:: Short task ::
Produce an exact copy of the lines from the line containing "bpy.data.objects.remove(obj)" through the last line of the listing below, both ends included, and nothing else.

* begin Data section *

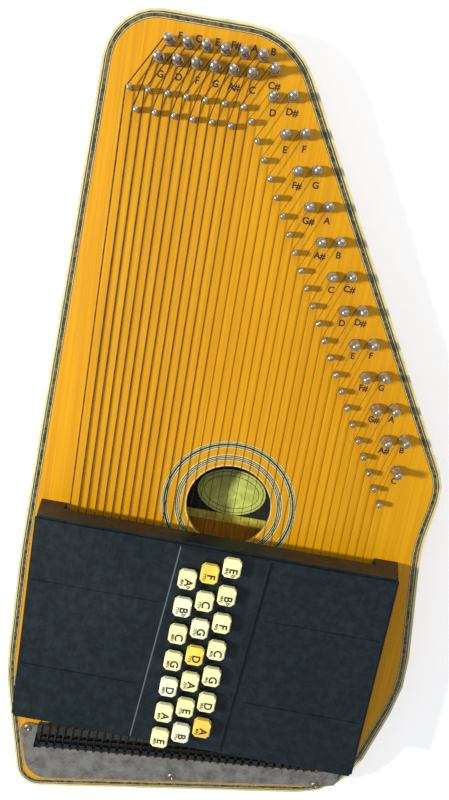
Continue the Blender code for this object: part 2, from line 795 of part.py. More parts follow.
def button_shape():
    """A cap with cut corners, a facet that falls towards the pins, and a stem below."""
    half_width, half_length = BUTTON_WIDTH / 2, BUTTON_LENGTH / 2
    cut = BUTTON_CORNER
    corners = [
        (half_width, cut - half_length), (half_width, half_length - cut),
        (half_width - cut, half_length), (cut - half_width, half_length),
        (-half_width, half_length - cut), (-half_width, cut - half_length),
        (cut - half_width, -half_length), (half_width - cut, -half_length),
    ]
    shape = bmesh.new()
    add_prism(shape, corners, 0, BUTTON_THICKNESS)
    slope = Vector((0, BUTTON_FACET_DROP, BUTTON_FACET_LENGTH)).normalized()
    crest = Vector((0, half_length - BUTTON_FACET_LENGTH, BUTTON_THICKNESS))
    cut_off(shape, crest, slope)
    top = max(shape.faces, key=lambda face: face.calc_center_median().z)
    bmesh.ops.bevel(
        shape, geom=list(top.edges), offset=BUTTON_EDGE, segments=1, affect="EDGES"
    )
    bottom = min(shape.faces, key=lambda face: face.calc_center_median().z)
    bmesh.ops.inset_region(shape, faces=[bottom], thickness=BUTTON_STEM_INSET)
    # The inset leaves the stem's face in the middle
    grown = bmesh.ops.extrude_face_region(shape, geom=[bottom])
    low = [item for item in grown["geom"] if isinstance(item, bmesh.types.BMVert)]
    bmesh.ops.delete(shape, geom=[bottom], context="FACES_ONLY")
    stem = BUTTON_BOTTOM - BOARD_TOP - BAR_TOP - SEAT_GAP
    bmesh.ops.translate(shape, verts=low, vec=(0, 0, -stem))
    return shape


def cut_off(shape, point, normal):
    """Slices away what lies past a plane and closes the cut."""
    geometry = list(shape.verts) + list(shape.edges) + list(shape.faces)
    bmesh.ops.bisect_plane(
        shape, geom=geometry, plane_co=point, plane_no=normal, clear_outer=True
    )
    open_edges = [edge for edge in shape.edges if edge.is_boundary]
    bmesh.ops.contextual_create(shape, geom=open_edges)


def make_button(index, chord, mesh_source, finish):
    button = make_object(f"button_{chord[0]}", mesh_source(), finish)
    button.location = (button_x(index), bar_y(index), BUTTON_BOTTOM)
    return button


# The base and the cover

def add_leaning_box(shape, left, right, front, rear, bottom, top, lean):
    """A box whose four sides lean inwards by the same amount on the way up."""
    corners = add_box(shape, left, right, front, rear, bottom, top)
    for corner in corners:
        if corner.co.z > (bottom + top) / 2:
            corner.co.x += lean if corner.co.x < (left + right) / 2 else -lean
    return corners


def bar_slot(index, shape):
    """A long box round one bar's travel, which cuts both holders."""
    half = BAR_THICKNESS / 2 + BAR_SLOT_CLEARANCE
    left = BAR_LEFT - BAR_SLOT_CLEARANCE
    right = BAR_RIGHT + BAR_SLOT_CLEARANCE
    low = BAR_BOTTOM - BAR_TRAVEL - BAR_SLOT_CLEARANCE
    y = bar_y(index)
    high = BASE_HEIGHT + BAR_SLOT_CLEARANCE
    add_box(shape, left, right, y + half, y - half, BOARD_TOP + low, BOARD_TOP + high)


def make_base(finish):
    """A frame with a slotted holder at each end, and rails that clear the strings."""
    shape = bmesh.new()
    bottom = BOARD_TOP + SEAT_GAP
    top = BOARD_TOP + BASE_HEIGHT
    add_leaning_box(
        shape, BASE_FOOT_LEFT, BASE_FOOT_RIGHT, BASE_FRONT_Y, BASE_REAR_Y, bottom, top, BASE_LEAN
    )
    base = make_object("chord_bar_base", shape, finish)
    window = bmesh.new()
    add_box(
        window, BASE_WINDOW_LEFT, BASE_WINDOW_RIGHT,
        BASE_FRONT_Y - BASE_RAIL, BASE_REAR_Y + BASE_RAIL,
        BOARD_TOP - BASE_HEIGHT, BOARD_TOP + 2 * BASE_HEIGHT,
    )
    combine(base, make_guide("base_window", window), "DIFFERENCE")
    tunnel = bmesh.new()
    add_box(
        tunnel, BASE_WINDOW_LEFT, BASE_WINDOW_RIGHT,
        BASE_FRONT_Y + BASE_RAIL, BASE_REAR_Y - BASE_RAIL,
        BOARD_TOP - BASE_RAIL_BOTTOM, BOARD_TOP + BASE_RAIL_BOTTOM,
    )
    combine(base, make_guide("string_tunnel", tunnel), "DIFFERENCE")
    slots = bmesh.new()
    for index in range(BAR_COUNT):
        bar_slot(index, slots)
    combine(base, make_guide("bar_slots", slots), "DIFFERENCE")


def plateau(inset, y_margin=0.0):
    """The slanting raised strip that the buttons stand in, as a plan outline."""
    front = BASE_FRONT_Y + y_margin - inset
    rear = BASE_REAR_Y - y_margin + inset
    length = BASE_REAR_Y - BASE_FRONT_Y

    def along(start, stop, y):
        return start + (stop - start) * (y - BASE_FRONT_Y) / length

    return [
        (along(PLATEAU_LEFT_FRONT, PLATEAU_LEFT_REAR, rear) + inset, rear),
        (along(PLATEAU_RIGHT_FRONT, PLATEAU_RIGHT_REAR, rear) - inset, rear),
        (along(PLATEAU_RIGHT_FRONT, PLATEAU_RIGHT_REAR, front) - inset, front),
        (along(PLATEAU_LEFT_FRONT, PLATEAU_LEFT_REAR, front) + inset, front),
    ]


def make_cover(finish):
    """A shallow lid on the base, with a raised strip, button holes and four grooves."""
    lean = BASE_LEAN - COVER_OVERHANG
    left, right = BASE_FOOT_LEFT + lean, BASE_FOOT_RIGHT - lean
    front, rear = BASE_FRONT_Y + COVER_OVERHANG, BASE_REAR_Y - COVER_OVERHANG
    shape = bmesh.new()
    corners = add_box(shape, left, right, front, rear, COVER_SKIRT_BOTTOM, COVER_TOP_Z)
    upper = [corner for corner in corners if corner.co.z > COVER_SKIRT_BOTTOM]
    edges = {edge for corner in upper for edge in corner.link_edges}
    bmesh.ops.bevel(shape, geom=list(edges), offset=COVER_EDGE, segments=2, affect="EDGES")
    cover = make_object("chord_bar_cover", shape, finish)

    ridge = bmesh.new()
    low = prism_loft(
        ridge, plateau(COVER_EDGE), plateau(COVER_EDGE + PLATEAU_SLOPE),
        COVER_TOP_Z - COVER_WALL / 2, PLATEAU_TOP_Z,
    )
    combine(cover, make_guide("cover_ridge", low), "UNION")

    hollow = bmesh.new()
    add_box(
        hollow, left + COVER_WALL, right - COVER_WALL, front - COVER_WALL, rear + COVER_WALL,
        COVER_SKIRT_BOTTOM - COVER_WALL, COVER_TOP_Z - COVER_WALL,
    )
    combine(cover, make_guide("cover_hollow", hollow), "DIFFERENCE")

    holes = bmesh.new()
    half_x = BUTTON_WIDTH / 2 - BUTTON_STEM_INSET + STEM_CLEARANCE
    half_y = BUTTON_LENGTH / 2 - BUTTON_STEM_INSET + STEM_CLEARANCE
    for index in range(BAR_COUNT):
        x, y = button_x(index), bar_y(index)
        add_box(
            holes, x - half_x, x + half_x, y + half_y, y - half_y,
            COVER_SKIRT_BOTTOM, PLATEAU_TOP_Z + BUTTON_THICKNESS,
        )
    combine(cover, make_guide("button_holes", holes), "DIFFERENCE")

    grooves = bmesh.new()
    margin = COVER_EDGE + GROOVE_WIDTH
    for y in (FRONT_GROOVE_Y, REAR_GROOVE_Y):
        share = (y - BASE_FRONT_Y) / (BASE_REAR_Y - BASE_FRONT_Y)
        bass = PLATEAU_LEFT_FRONT + (PLATEAU_LEFT_REAR - PLATEAU_LEFT_FRONT) * share
        treble = PLATEAU_RIGHT_FRONT + (PLATEAU_RIGHT_REAR - PLATEAU_RIGHT_FRONT) * share
        for start, stop in ((left + margin, bass - margin), (treble + margin, right - margin)):
            add_box(
                grooves, start, stop, y + GROOVE_WIDTH / 2, y - GROOVE_WIDTH / 2,
                COVER_TOP_Z - GROOVE_DEPTH, PLATEAU_TOP_Z,
            )
    combine(cover, make_guide("cover_grooves", grooves), "DIFFERENCE")


def prism_loft(shape, low_points, high_points, bottom, top):
    """A closed body from one plan outline to another with as many corners."""
    low = [shape.verts.new((x, y, bottom)) for x, y in low_points]
    high = [shape.verts.new((x, y, top)) for x, y in high_points]
    count = len(low)
    for side in range(count):
        after = (side + 1) % count
        shape.faces.new((low[side], low[after], high[after], high[side]))
    shape.faces.new(low[::-1])
    shape.faces.new(high)
    return shape


def main():
    clear_scene()
    make_frame()
    top_wood = finish_of("amber_spruce", (0.62, 0.30, 0.06), 0.28)
    side_wood = finish_of("amber_maple", (0.45, 0.20, 0.05), 0.32)
    block_wood = finish_of("maple_blocks", (0.50, 0.33, 0.17), 0.55)
    inner_wood = finish_of("bare_spruce", (0.60, 0.45, 0.27), 0.7)
    cream = finish_of("cream_binding", (0.72, 0.70, 0.40), 0.35)
    rubber = finish_of("foot_rubber", (0.02, 0.02, 0.02), 0.8)
    steel = finish_of("string_steel", (0.55, 0.54, 0.50), 0.3, 1.0)
    aluminium = finish_of("satin_plate", (0.40, 0.39, 0.36), 0.45, 1.0)
    black = finish_of("black_plastic", (0.015, 0.02, 0.025), 0.4)
    brown = finish_of("brown_plastic", (0.05, 0.03, 0.015), 0.45)
    felt = finish_of("tail_felt", (0.05, 0.12, 0.08), 0.95)
    bar_wood = finish_of("bar_wood", (0.35, 0.26, 0.15), 0.6)
    ivory = finish_of("ivory_plastic", (0.80, 0.77, 0.55), 0.35)

    make_back(side_wood)
    make_feet(rubber)
    make_rim(side_wood, block_wood)
    make_braces(inner_wood)
    make_soundboard(top_wood)
    make_binding(cream)
    make_bridge(black)
    make_strings(steel)
    make_tail_felt(felt)
    make_plate(aluminium)
    make_base(brown)
    make_cover(black)
    for index, chord in enumerate(CHORDS):
        make_bar(index, chord, bar_wood)
        make_button(index, chord, button_shape, ivory)


main()
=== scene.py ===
"""Looks for the chorded zither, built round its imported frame."""

import math

import bmesh
import bpy
from mathutils import Matrix, Vector


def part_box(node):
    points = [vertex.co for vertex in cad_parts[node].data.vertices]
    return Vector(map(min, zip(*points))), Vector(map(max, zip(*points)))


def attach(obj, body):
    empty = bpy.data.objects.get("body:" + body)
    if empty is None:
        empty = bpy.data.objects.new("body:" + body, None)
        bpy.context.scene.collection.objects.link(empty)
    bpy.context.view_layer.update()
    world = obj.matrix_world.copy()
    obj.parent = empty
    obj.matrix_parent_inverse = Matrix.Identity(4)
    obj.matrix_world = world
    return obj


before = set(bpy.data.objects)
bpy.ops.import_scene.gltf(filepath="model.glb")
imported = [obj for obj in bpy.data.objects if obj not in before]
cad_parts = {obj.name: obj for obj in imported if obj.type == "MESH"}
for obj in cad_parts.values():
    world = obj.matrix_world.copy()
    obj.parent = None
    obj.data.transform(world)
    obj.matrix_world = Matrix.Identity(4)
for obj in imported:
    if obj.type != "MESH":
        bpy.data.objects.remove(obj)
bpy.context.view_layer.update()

# The photograph's height and focal length in pixels, and its camera in the part's own frame
PHOTO_HEIGHT = 800
FOCAL_PIXELS = 775.77
SENSOR = 36.0
CAMERA_PLACE = Vector((-0.01778, 0.18758, 0.58252))
CAMERA_FORWARD = Vector((-0.00597, -0.24149, -0.97039))
CAMERA_UP = Vector((-0.17581, 0.95554, -0.23671))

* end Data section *

:: Result of this task ::
        bpy.data.objects.remove(obj)
bpy.context.view_layer.update()

# The photograph's height and focal length in pixels, and its camera in the part's own frame
PHOTO_HEIGHT = 800
FOCAL_PIXELS = 775.77
SENSOR = 36.0
CAMERA_PLACE = Vector((-0.01778, 0.18758, 0.58252))
CAMERA_FORWARD = Vector((-0.00597, -0.24149, -0.97039))
CAMERA_UP = Vector((-0.17581, 0.95554, -0.23671))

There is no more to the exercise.